Dios, el centro de nuestras relaciones familiares
En el ciclo de esta vida somos dos rayos de luz que, mientras más convergemos en nuestro centro, es decir, en Dios, la distancia entre nosotros se reduce, acercándonos más el uno al otro.
En toda relación es necesario tener una “válvula” de seguridad, una “almohada” que atenúe las disputas entre esos dos “yoes”. Y esta es, de hecho, el amor recíproco entre esos dos “yoes”, no en relación con los bienes materiales y/o las personas humanas, que solamente pueden ofrecer un auxilio limitado y muchas veces crean más problemas, sino con aquello que les une y que brota del amor divino.
Así como las tres Personas de la Santísima Trinidad son Una, permaneciendo, al mismo tiempo, diferentes, así también, en una relación de matrimonio, los dos individuos devienen en un sólo cuerpo cuando se encuentran en el fuego del amor de Dios. Son uno en Dios, y también entre sí. Pero, al mismo tiempo, siguen siendo personalidades distintas que ponen al servicio del otro todo lo mejor que tienen, por la libertad de su amor.
En el ciclo de esta vida somos dos rayos de luz que, mientras más convergemos en nuestro centro, es decir, en Dios, la distancia entre nosotros se reduce, acercándonos más el uno al otro.

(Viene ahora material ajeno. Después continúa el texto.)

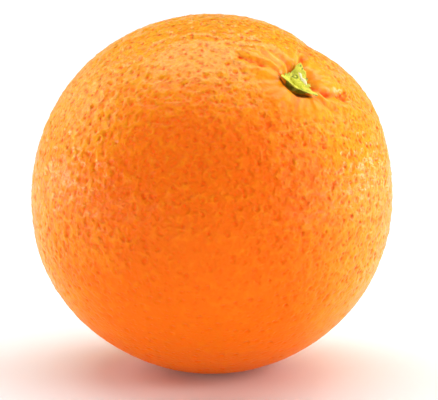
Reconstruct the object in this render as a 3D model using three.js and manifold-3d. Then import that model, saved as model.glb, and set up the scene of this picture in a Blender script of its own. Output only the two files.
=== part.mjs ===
// A whole orange at rest, in millimetres, +Z up, with the origin in the middle of the small flat spot it stands on.
// The stem end looks up to the front right: the calyx, a leathery star left on the picked fruit, sits in a shallow
// cavity there, with the stub of the snapped stalk in its middle. Creases run out of the cavity over the shoulders,
// pits cover the skin, and the scar of the fallen flower is on the far side.

import * as THREE from "three";
import { ConvexHull } from "three/addons/math/ConvexHull.js";
import { mergeVertices } from "three/addons/utils/BufferGeometryUtils.js";
import Module from "manifold-3d";

// Driving dimensions. Angles are in degrees. A place near the stem is given by its distance from the stem's axis
// along the skin, in millimetres, and its azimuth round that axis, from the downhill side towards the right.
const FRUIT_RADIUS = 38;
const SEAT_DEPTH = 0.45;
const STEM_TILT = 42.8;
const STEM_HEADING = -46.4;

const CAVITY = { depth: 2.1, floorRadius: 1.7, rimRadius: 5.2, softDepth: 0.35, softRadius: 13 };
const BLOSSOM = { flatDepth: 0.7, flatRadius: 10, scarDepth: 0.55, scarRadius: 1.7 };

// Low swells and flats of the whole fruit: the angle from the stem, the azimuth, the spread and the height.
const SWELLS = [
  { angle: 43, azimuth: 87, spread: 15, height: 0.75 },
  { angle: 38, azimuth: 125, spread: 9, height: -0.8 },
  { angle: 137, azimuth: 264, spread: 26, height: 0.7 },
  { angle: 92, azimuth: 190, spread: 24, height: 0.4 },
  { angle: 75, azimuth: 20, spread: 22, height: 0.3 },
];

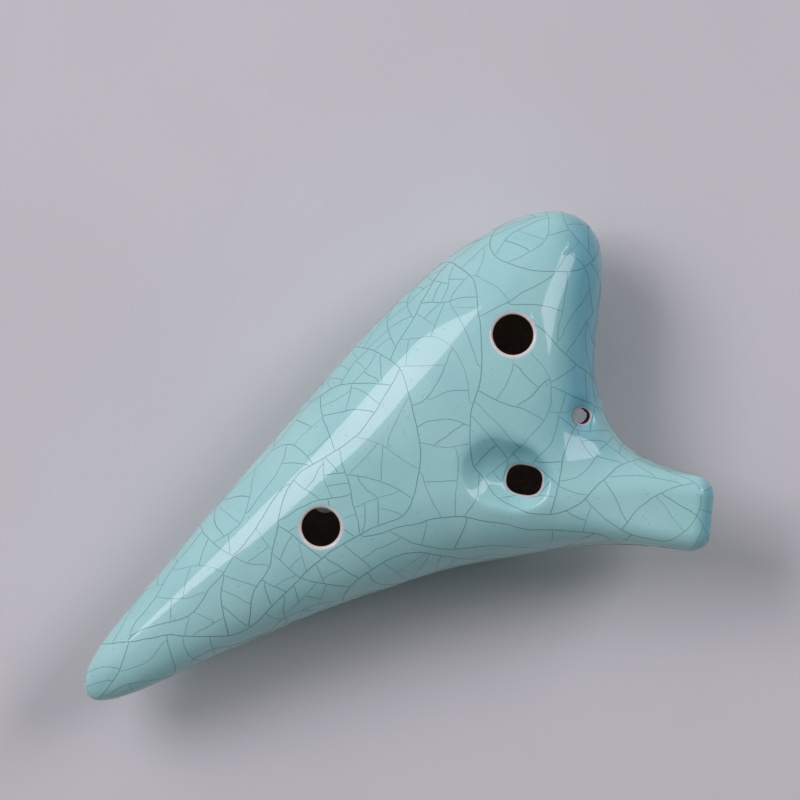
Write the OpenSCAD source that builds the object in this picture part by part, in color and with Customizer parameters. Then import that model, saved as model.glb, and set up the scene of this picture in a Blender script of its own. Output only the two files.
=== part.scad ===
// A transverse ocarina with twelve tone holes, made of pressed clay pieces luted with slip.
// It lies on its front, the finger-hole side, with the thumb-hole side up.
// X runs from the tail to the head and the mouthpiece points to -Y.

/* [Body] */
// Length from the tip of the tail to the end of the head
body_length = 181; // [150:1:210]
// Greatest height of the back half above the seam
back_height = 22; // [20:0.5:26]
// Greatest depth of the front half below the seam
front_depth = 24; // [22:0.5:28]
// Thickness of the clay wall
wall = 5; // [4:0.5:6]
// Length of solid clay at the tip of the tail
tail_solid = 16; // [12:1:24]
// Roundness of the back half's section: 2 is an ellipse, higher is squarer
back_fullness = 2.2; // [2:0.1:3]
// Roundness of the front half's section, which is flatter to lie still
front_fullness = 2.5; // [2:0.1:3]

/* [Mouthpiece] */
// Width of the mouthpiece at its tip
beak_width = 19.2; // [17:0.2:24]
// Depth of the mouthpiece at its tip
beak_depth = 17; // [14:0.5:19]
// Height of the middle of the mouthpiece above the seam
beak_mid = 10.5; // [8:0.5:11]
// Direction in which the mouthpiece points, from +X
beak_angle = -47; // [-55:1:-40]
// How softly the mouthpiece flows into the body
beak_blend = 32; // [24:1:38]
// Radius of the mouthpiece's long edges and of its rim
beak_edge = 5; // [3:0.5:6]
// Distance from the tip to the luted joint at the neck
beak_length = 31; // [28:1:34]

/* [Windway and window] */
// Width of the windway
windway_width = 8; // [6:0.5:10]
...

En caso contrario, mientras más nos alejamos de nuestro centro, más ajenos nos hacemos el uno del otro. En verdad, Dios es el centro de la vida, y del mundo, el centro de nuestra existencia, la fuente de todo amor y de la vida. Si Él está presente en nuestra relación, sentiremos, con felicidad, el milagro del amor que brota y permanece en nuestro vínculo, porque estaremos logrando, a cada instante, armonizar nuestros seres en la frecuencia del amor.